私は、できるだけ各人の能力を伸ばし、女性や高齢者の活用について検討したり、国際養子縁組などを行ったりすることによって、今ある人口のままで経済を支えていく仕組みを作っていくことが有効なのではと考えています。

 例えば、現在の日本の子どもは児童虐待や引きこもり、不登校、施設内虐待などの問題を抱えています。こういった問題は、「子ども達がかわいそうだから解決しなければならない」のではなく、「社会にとって損失だから解決すべき」という認識でなければなりません。諸外国では「貧困の家庭に生まれ育っても国を支える人材になり得る」と考え、こういった問題に積極的に取り組んでいます。日本も同じ認識であるべきだと思います。

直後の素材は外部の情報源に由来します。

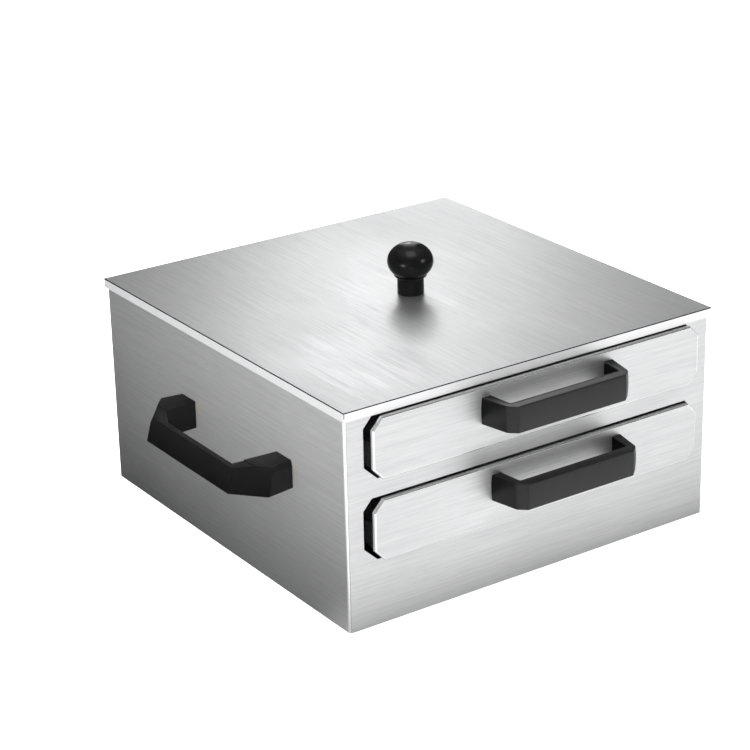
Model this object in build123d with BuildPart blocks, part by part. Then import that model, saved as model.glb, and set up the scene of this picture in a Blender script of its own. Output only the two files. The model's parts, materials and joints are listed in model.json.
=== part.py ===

 保育園の数を増やすことについては、既に活発に議論され、取り組みも行われていますが、保育の質や学童保育の質については、まだまだ議論が足りていません。いくら保育園を増やしても、それが子どもの能力を伸ばせない保育所では意味がないはずです。OECD諸国では保育の質が重要視されていて、保育にお金を使いながら、実際にそれがどういう効果を上げているかについて詳しく調べています。たとえ保育園の量的拡充ができても、こうした質を改善するための予算が組めないようでは、根本的な解決にはなりません。

女性の活躍を促す社会構造をつくることも重要

 また、女性の能力向上・能力発揮に向けたいっそうの議論が必要だと感じました。

 国際的に見ると、日本は女性の大学進学率の低さが目立っています。海外では、女性の就業率が高くなっていますが、それは当たり前で、女性のほうが男性より高学歴なんです。